To help you understand the complexity of a football playbook you just have to look at its size. It is as big as the telephone book. Granted there is no small print and everything is graphically but team try to institute anywhere from 250 plays to 400 plays during a given season, which lasts 20 games (including four pre-season games) and, if you are a good team, playoffs.

The iPad also enabled players to watch game videos and future opponent videos along with diagrams of plays.

The Buccaneers are transitioning to tablets in a sense to save time and hope to improve the performance of their players. For example, players no longer have to check out DVD discs to review game footage or meet in a group setting to watch a break down of next week’s opponent’s defensive tactics.

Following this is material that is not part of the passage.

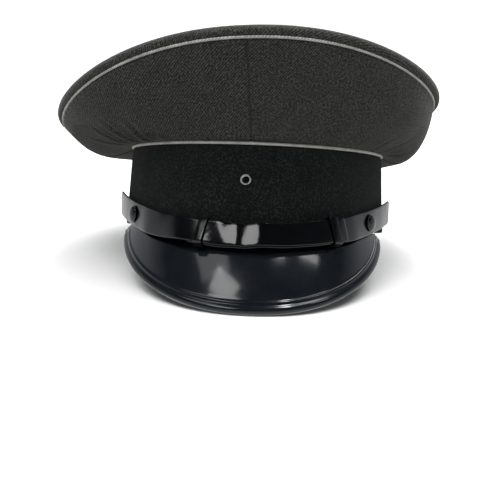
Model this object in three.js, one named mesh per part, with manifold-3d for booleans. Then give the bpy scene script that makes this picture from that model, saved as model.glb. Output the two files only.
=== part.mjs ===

Believe it or not there is also a security risk to paper-based playbooks. They could get into the wrong hands. And, if you think that NFL teams are not spies; think again.

The New England Patriots were recently heavily fined and were forced to forfeit a first round draft selection as punishment for secretly videotaping opponent’s practice sessions before games. When a player gets cut from a team they are always asked to bring their playbooks with them to meet the coach delivering the bad news. If the plays are on a tablet and that tablet is stolen, lost or misplaced the entire contents can be wiped away with the push of a button.

How has it worked so far for the Tampa Bay Buccaneers? Well they snubbed their toe in game one losing the perennial door mats theDetroit Lions, but in game win the Bucs orchestra a come from behind win against my beloved Vikings in Minnesota.

Now the question I ask is why haven’t the Vikings spent $55,000 on tablets for its players?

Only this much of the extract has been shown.